> INFORMATION PROVIDED:
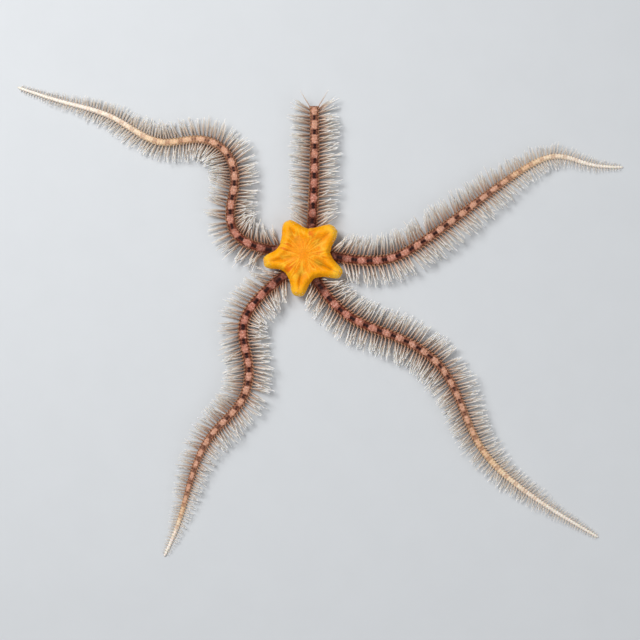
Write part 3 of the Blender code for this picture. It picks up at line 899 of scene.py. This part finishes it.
def build_spines(arm, looks, material, flank, name):
    """The spines of one flank of an arm: a leaning fan of them on every side plate."""
    rng = np.random.default_rng(arm.seed * 2 + (flank > 0))
    distance, rank, clump = spine_stands(arm, looks.rows, rng)
    count, share = len(distance), distance / arm.whole
    turn = flank * np.radians(ROOT_TURNS[0] + (ROOT_TURNS[1] - ROOT_TURNS[0]) * rank)
    roots = arm.surface(distance, turn, 0.05 * MM)
    along = arm.midline.direction(distance)
    out = flank * np.stack([-along[:, 1], along[:, 0]], axis=-1)
    half, _ = arm.section(share)
    fade = arm.fade((share - 0.35) / 0.65)
    reach = looks.reach + (looks.tip_reach - looks.reach) * fade

    rake = math.radians(8) + math.radians(32) * bell(distance, 4 * MM) + clump
    rake = rake + rng.normal(0, math.radians(4), count)
    if arm.broken:
        rake = rake + math.radians(28) * ramp(distance, arm.midline.length - 2.4 * MM, arm.midline.length)
    lean = np.radians(np.interp(rank, RANKS, LEANS)) + rng.normal(0, math.radians(3.5), count)
    lengths = (reach - half) * np.interp(rank, RANKS, SIZES) * rng.normal(1, 0.09, count)
    if arm.broken:
        lengths[-1] = 3.9 * MM
    # The least lean that keeps a spine's tip over the floor
    least = np.arcsin(np.clip((0.2 * MM - roots[:, 2]) / lengths, -1, 1))
    lean = np.maximum(lean, least)
    flat = np.cos(rake)[:, None] * out + np.sin(rake)[:, None] * along
    ways = np.concatenate([np.cos(lean)[:, None] * flat, np.sin(lean)[:, None]], axis=1)
    lengths = clear_of_lobes(roots, ways, lengths, 1.95 * MM)

    widths = looks.width * (0.45 + 0.55 * (1 - fade)) * rng.uniform(0.88, 1.12, count)
    forward = np.concatenate([along, np.zeros((count, 1))], axis=1)
    hooked = np.where(rng.random(count) < 0.08, 0.14, 0) * rng.choice([-1, 1], count)
    sway = rng.normal(0, 0.015, (count, 3)) + np.array([0, 0, 0.02]) + hooked[:, None] * forward
    spots = np.stack([0.02 + 0.96 * distance / arm.midline.length, 0.5 + turn / math.tau * 0.9], axis=1)
    masks = {"pale": ramp(arm.late(share), 0.25, 0.6), "tone": rng.random(count)}
    keep = lengths > 0.28 * MM
    add_spines(
        f"arm_{arm.name}_spines_{name}", material, roots[keep], ways[keep], lengths[keep], widths[keep],
        (lengths[:, None] * sway)[keep], spots[keep], {key: value[keep] for key, value in masks.items()},
    )


# Mouth


def mouth_material(looks):
    """Granular limy plates, bare of pigment: matte and bright, with grains that catch the light."""
    material, tree, shader = start_material(
        "granular_white_plates", IOR=1.5, Subsurface_Weight=0.15, Subsurface_Scale=0.0004
    )
    place = add_node(tree, "ShaderNodeTexCoord", output="Object")
    cells = add_node(tree, "ShaderNodeTexVoronoi", {"Vector": place, "Scale": 1 / (0.13 * MM)})
    ends = {"Value": cells, "From Max": 0.7, "To Min": 1, "To Max": 0}
    grains = add_node(tree, "ShaderNodeMapRange", ends)
    colour = layer(tree, looks.plate, ("stain", looks.stain))
    shades = [(grains, 0.8, 1.0), (speckle(tree, 0.5 * MM), 0.92, 1.04)]
    finish_material(tree, shader, colour, shades, grains, (0.7, 0.5), 0.04 * MM)
    return material


def build_collar(looks, material):
    """The granular collar: a rounded ring whose corners run out under the arms."""
    spokes, steps, top = 300, 64, 1.62 * MM
    angles = np.linspace(0, math.tau, spokes, endpoint=False)
    share, *_ = round_the_disc(angles)
    starts = np.array([math.atan2(route[0][1], route[0][0]) for route in ROUTES.values()])
    off_arm = np.abs((angles[:, None] - starts + math.pi) % math.tau - math.pi).min(axis=1)
    toward_arm = ramp(off_arm, 0.52, 0.24)
    outer = looks.collar * (0.8 + 0.32 * ramp(off_arm, 0.46, 0.28))
    opening = looks.opening * (1 + 0.1 * toward_arm)
    bottom = (0.24 - 0.14 * toward_arm) * MM
    turn = np.linspace(0, math.tau, steps, endpoint=False)[:, None]
    radius = (outer + opening) / 2 + (outer - opening) / 2 * swell(np.cos(turn), 0.5)
    level = (top + bottom) / 2 + (top - bottom) / 2 * swell(np.sin(turn), 0.5)
    flat = radius[..., None] * unit(angles)
    space = np.concatenate([flat, level[..., None]], axis=-1) / MM

    lower = ramp(level, 0.9 * MM, 0.4 * MM)
    slit = bell(share - 1, 0.05) * ramp(radius, 2.3 * MM, 1.7 * MM) * lower
    pore = bell(share - 0.8, 0.1) * bell(radius - 2.25 * MM, 0.16 * MM) * lower
    grit = 0.05 * soft_noise(space, 0.45, 8) + 0.03 * soft_noise(space, 0.17, 7)
    level = level + (grit * lower + 0.18 * slit + 0.1 * pore) * MM
    inner_wall = bell(radius - opening, 0.2 * MM) * ramp(level, 0.35 * MM, 0.8 * MM)
    masks = {"stain": np.clip(inner_wall + 0.5 * slit + 0.3 * pore, 0, 1)}
    faces = [ring_quads(steps, spokes, closed=True)]
    piece = new_piece("oral_plates", solid_points(flat, level), faces, material, masks)
    place_piece(piece, ["oral_frame"])


def build_jaw(name, axis, notches, looks, material):
    """One jaw: a rounded wedge that points at the mouth's middle and fills its sector."""
    sides, rings, half_gap = 30, 30, math.radians(0.7)
    turn = np.linspace(0, math.tau, sides, endpoint=False)
    part = np.linspace(0, 1, rings)[:, None]
    reach = 0.12 * MM + (looks.opening + 0.02 * MM) * part
    before, after = notches
    slope = np.tan(np.where(np.cos(turn) > 0, after - axis, axis - before) - half_gap)
    half = reach * slope * (0.6 + 0.4 * quarter_round(part / 0.25))
    deep = 0.52 * MM * (0.5 + 0.5 * quarter_round(part / 0.3))
    side = half * swell(np.cos(turn), 0.4)
    level = 0.78 * MM + deep * swell(np.sin(turn), 0.6)
    flat = reach[..., None] * unit(axis) + side[..., None] * unit(axis + math.pi / 2)
    points = solid_points(flat, level)
    points = points + 0.03 * MM * soft_noise(points, 0.17 * MM, 9)[..., None]
    stain = np.broadcast_to(0.95 * ramp(part, 0.32, 0.12), level.shape)
    faces = [ring_quads(rings, sides), *end_caps(rings, sides)]
    piece = new_piece(f"jaw_{name}_plates", points, faces, material, {"stain": stain})
    place_piece(piece, [f"jaw_{name}"])


# Stage


def build_floor(looks):
    """A board under matte paint: soft shadows show on it, and no gloss."""
    material, tree, shader = start_material("matte_painted_board", Roughness=0.75)
    darker = [0.985 * c for c in looks.floor[:3]] + [1]
    tint = layer(tree, looks.floor, (speckle(tree, 8 * MM), darker))
    tree.links.new(tint, shader.inputs["Base Color"])
    half = 1.2
    corners = np.array([[-half, -half, 0], [half, -half, 0], [half, half, 0], [-half, half, 0]])
    new_piece("floor", corners, [np.arange(4)[None]], material)


def add_light(name, place, size, power):
    data = bpy.data.lights.new(name, "AREA")
    data.energy, data.size = power, size
    light = bpy.data.objects.new(name, data)
    light.location = place
    light.rotation_euler = (-Vector(place)).to_track_quat("-Z", "Y").to_euler()
    bpy.context.scene.collection.objects.link(light)


def add_camera(looks):
    """Looks straight down with a long lens, as the photograph does."""
    data = bpy.data.cameras.new("camera")
    data.lens, data.sensor_width = 85, 36
    data.clip_start, data.clip_end = 0.005, 10
    camera = bpy.data.objects.new("camera", data)
    camera.location = (0, 0, looks.view_width * data.lens / data.sensor_width)
    bpy.context.scene.collection.objects.link(camera)
    bpy.context.scene.camera = camera


# Operators


def all_looks(context):
    return context.scene.brittle_star_looks


def arm_nodes(name):
    """The row's nodes of one arm, whose name may also begin another arm's."""
    longer = tuple(f"arm_{other}_" for other in ROUTES if other.startswith(name + "_"))
    own = [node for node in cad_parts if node.startswith(f"arm_{name}_")]
    return [node for node in own if not node.startswith(longer)]


class BuildStage(bpy.types.Operator):
    """Make the floor, the lights and the camera"""

    bl_idname = "brittle_star.stage"
    bl_label = "Stage"

    def execute(self, context):
        looks = all_looks(context).stage
        build_floor(looks)
        add_light("key light", (-0.16, 0.14, 0.3), 0.16, looks.key)
        add_light("fill light", (0.2, -0.12, 0.26), 0.3, looks.fill)
        world = bpy.data.worlds.new("soft sky")
        world.use_nodes = True
        background = world.node_tree.nodes["Background"]
        background.inputs["Color"].default_value = hex_colour("#F2F3F5")
        background.inputs["Strength"].default_value = looks.sky
        context.scene.world = world
        context.scene.view_settings.view_transform = "Standard"
        add_camera(looks)
        return {"FINISHED"}


class BuildDisc(bpy.types.Operator):
    """Make the disc's one skin and its spinelets"""

    bl_idname = "brittle_star.disc"
    bl_label = "Disc"

    def execute(self, context):
        looks = all_looks(context)
        build_disc(looks.disc)
        build_spinelets(looks.disc, spine_material(looks.spine))
        return {"FINISHED"}


class BuildArms(bpy.types.Operator):
    """Make the plated arms"""

    bl_idname = "brittle_star.arms"
    bl_label = "Arms"

    def execute(self, context):
        looks = all_looks(context)
        material = arm_material(looks.arm)
        for name in ROUTES:
            build_arm(Arm(name, looks.arm), material, arm_nodes(name), looks.spine.rows)
        return {"FINISHED"}


class BuildSpines(bpy.types.Operator):
    """Make the fringes of spines"""

    bl_idname = "brittle_star.spines"
    bl_label = "Spines"

    def execute(self, context):
        looks = all_looks(context)
        material = spine_material(looks.spine)
        for name in ROUTES:
            arm = Arm(name, looks.arm)
            build_spines(arm, looks.spine, material, 1, "left")
            build_spines(arm, looks.spine, material, -1, "right")
        return {"FINISHED"}


class BuildMouth(bpy.types.Operator):
    """Make the collar and the jaws"""

    bl_idname = "brittle_star.mouth"
    bl_label = "Mouth"

    def execute(self, context):
        looks = all_looks(context).mouth
        material = mouth_material(looks)
        build_collar(looks, material)
        for name, axis, *notches in lobe_sectors():
            build_jaw(name, axis, notches, looks, material)
        return {"FINISHED"}


class BrittleStarLooks(bpy.types.PropertyGroup):
    """All sizes and colours of the model."""

    disc: bpy.props.PointerProperty(type=DiscLooks)
    arm: bpy.props.PointerProperty(type=ArmLooks)
    spine: bpy.props.PointerProperty(type=SpineLooks)
    mouth: bpy.props.PointerProperty(type=MouthLooks)
    stage: bpy.props.PointerProperty(type=StageLooks)


OPERATORS = (BuildStage, BuildDisc, BuildArms, BuildSpines, BuildMouth)


class BrittleStarPanel(bpy.types.Panel):
    """Lists the steps that build the model"""

    bl_idname = "VIEW3D_PT_brittle_star"
    bl_label = "Brittle Star"
    bl_space_type = "VIEW_3D"
    bl_region_type = "UI"
    bl_category = "Brittle Star"

    def draw(self, context):
        for operator in OPERATORS:
            self.layout.operator(operator.bl_idname)
        looks = all_looks(context)
        for group in (looks.disc, looks.arm, looks.spine, looks.mouth, looks.stage):
            box = self.layout.box()
            for name in group.__annotations__:
                box.prop(group, name)


LOOKS = (DiscLooks, ArmLooks, SpineLooks, MouthLooks, StageLooks, BrittleStarLooks)
CLASSES = (*LOOKS, *OPERATORS, BrittleStarPanel)


def register():
    for cls in CLASSES:
        bpy.utils.register_class(cls)
    bpy.types.Scene.brittle_star_looks = bpy.props.PointerProperty(type=BrittleStarLooks)


def unregister():
    del bpy.types.Scene.brittle_star_looks
    for cls in reversed(CLASSES):
        bpy.utils.unregister_class(cls)


def main():
    register()
    bpy.ops.brittle_star.stage()
    bpy.ops.brittle_star.disc()
    bpy.ops.brittle_star.arms()
    bpy.ops.brittle_star.spines()
    bpy.ops.brittle_star.mouth()


if __name__ == "__main__":
    main()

> TASK INSTRUCTIONS: Return only the lines spanning from the first line of the material through the line with "reach = looks.reach", copied exactly, both ends kept.

> FULL RESPONSE:
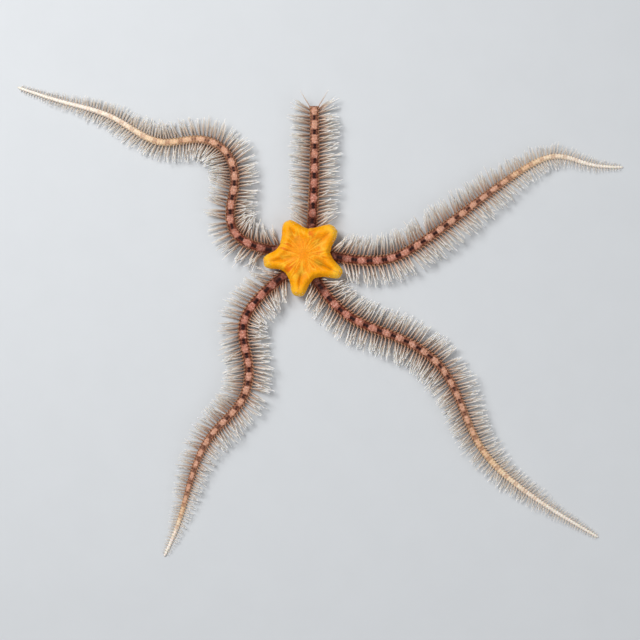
Write part 3 of the Blender code for this picture. It picks up at line 899 of scene.py. This part finishes it.
def build_spines(arm, looks, material, flank, name):
    """The spines of one flank of an arm: a leaning fan of them on every side plate."""
    rng = np.random.default_rng(arm.seed * 2 + (flank > 0))
    distance, rank, clump = spine_stands(arm, looks.rows, rng)
    count, share = len(distance), distance / arm.whole
    turn = flank * np.radians(ROOT_TURNS[0] + (ROOT_TURNS[1] - ROOT_TURNS[0]) * rank)
    roots = arm.surface(distance, turn, 0.05 * MM)
    along = arm.midline.direction(distance)
    out = flank * np.stack([-along[:, 1], along[:, 0]], axis=-1)
    half, _ = arm.section(share)
    fade = arm.fade((share - 0.35) / 0.65)
    reach = looks.reach + (looks.tip_reach - looks.reach) * fade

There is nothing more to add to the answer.